From its beginnings, Lone Star Lit was ambitious. The Texas-centric newsletter offered announcements on book events, a statewide bookstore directory, and coverage of Texas authors’ latest work, whether from big publishers, boutique operations like Dallas’ literary powerhouse Deep Ellum, academic presses, and even self-published work. 

Early on, Hall, who already ran a blog she called Hall Ways, joined the operation. Hall formed a network of bloggers who agreed to help cover the book launches of Texas authors in what was dubbed Book Blog Tours, for which authors paid small but affordable fees meant to support the company’s operations.

She and other contributors at Lone Star Lit also helped boost book tourism by expanding their statewide directory to 300 bookstores and publishing an annual list of the Top Texas Bookish Destinations. That list has included predictable big-city entries like Austin and Houston, as well as Abilene, home to the National Center for Children’s Illustrated Literature, and the Lower Rio Grande Valley, which hosts both the McAllen Book Festival and the Rio Grande Valley International Poetry Festival

When Hall first joined Lone Star Lit, she still worked as a long-term substitute school librarian for Grapevine-Colleyville ISD, which hadn’t yet become the center of Texas’ war on books. She immediately embraced her role as a book promoter.

By December 2018,  Ellington and Brannon, both “newspaper people” at heart, decided to sell their newsletter and Hall took over as the owner, manager, publisher, and frequent contributor.

“When our team took over the Texas Spur in 2018, it was with full expectation we could manage both projects, but community newspapering turned out to be much more demanding than [we] anticipated—in a good way,” Brannon told the Observer. “We were fortunate—as is the community of Texas book lovers—that Kristine was eager to step up. We’ve continued to cheer her on since then!”

For the next six years, Hall continued to grow Lone Star Lit, though as a part-time librarian and mother of five (and later grandmother of two) she sometimes struggled to find a work-life balance. 

As efforts to ban books escalated in school districts near Hall’s home and beyond, the controversies seemed only to galvanize Lone Star Lit readers, who wanted to know what they could do. “With the banning of the books, I think people are looking for a way to support the Texas literary community. People want to be able to do something, but they don’t always know what to do,” Hall said.

Over the nine years of Lone Star Lit’s life, more independent booksellers and literary festivals popped up in unexpected places. The massive Texas Book Festival and the San Antonio Book Festival remained the biggest—drawing national and Texas talent—while the Hill Country town of Boerne built a beautiful new library, and librarians there turned their lovely town square into a festival venue. The town of Winnsboro in East Texas created a book festival too, and a brand new one just popped up in the Austin suburbs called “Bees and Books.”

Hall considered herself a book booster, an amplifier. “I hear about stuff and I share it. I hear about bookish job opportunities and I share them,” she said in an interview this month. “I subscribe to a ton of newsletters.”
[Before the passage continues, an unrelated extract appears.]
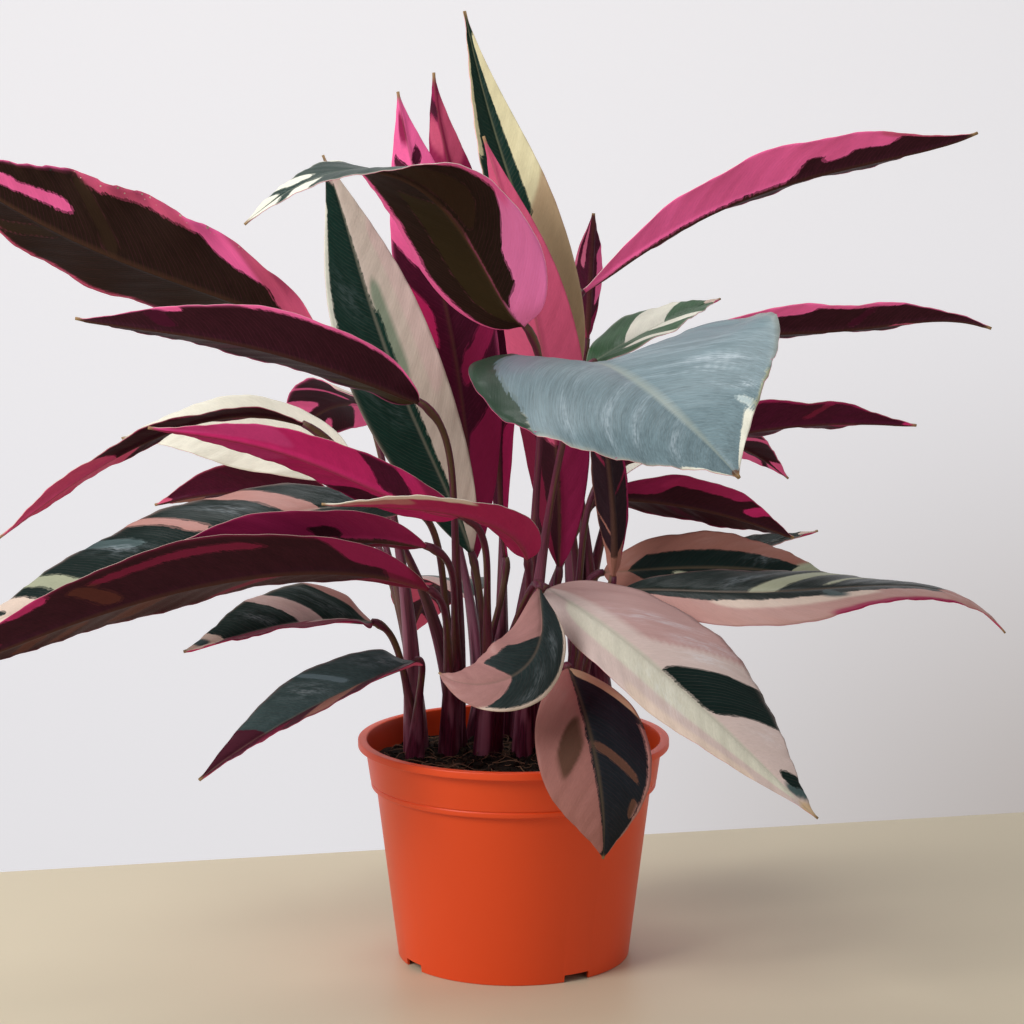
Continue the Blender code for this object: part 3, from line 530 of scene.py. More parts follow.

But at times, Hall told the Observer, there seemed to be an overwhelming amount of interest in Lone Star Lit. Sometimes it was too much. “I am Texan and I always had a passion for books,” she said. “I’m still very passionate about it. I’m just tired.”

By early 2024, Hall announced that she was ready to retire. Suddenly, the lights of Lone Star Lit seemed ready to go out. 

But readers responded (as they often do) to Hall’s posts with detailed comments and long emails. To her surprise, some of those emails contained offers to buy the business that she figured no one else would be crazy enough to want to run.

By late March, she’d whittled down the list to four finalists, finally selecting Amy Kelly, a former middle school teacher and Lone Star Lit fan who had for years been writing about YA books on her own blog. “I feel like all of my experience so far has led to this because I am so passionate about the freedom to read and the fact that stories save lives,” Kelly told the Observer.

By May 1, Lone Star Lit will be under new ownership. At least for now, all of the standard features—the book calendar, the list of indie bookstores, the book blog tours, and newsletters—won’t change, Kelly told Hall in their April handover meeting. 

Kelly said she wants to “continue and carry the torch to highlight indie bookstores and Texas authors and librarians.  

Back in Lubbock, Brannon, the original Lone Star Lit co-founder who remains a loyal reader, was busy putting out her newspapers this week when she got a call from the Observer sharing the news that Lone Star Lit would go on.

 “You know something I don’t know,” she said. “And I’m glad.”

Disclosure: Lise Olsen, a Texas author herself, has been featured in Lone Star Literary Life.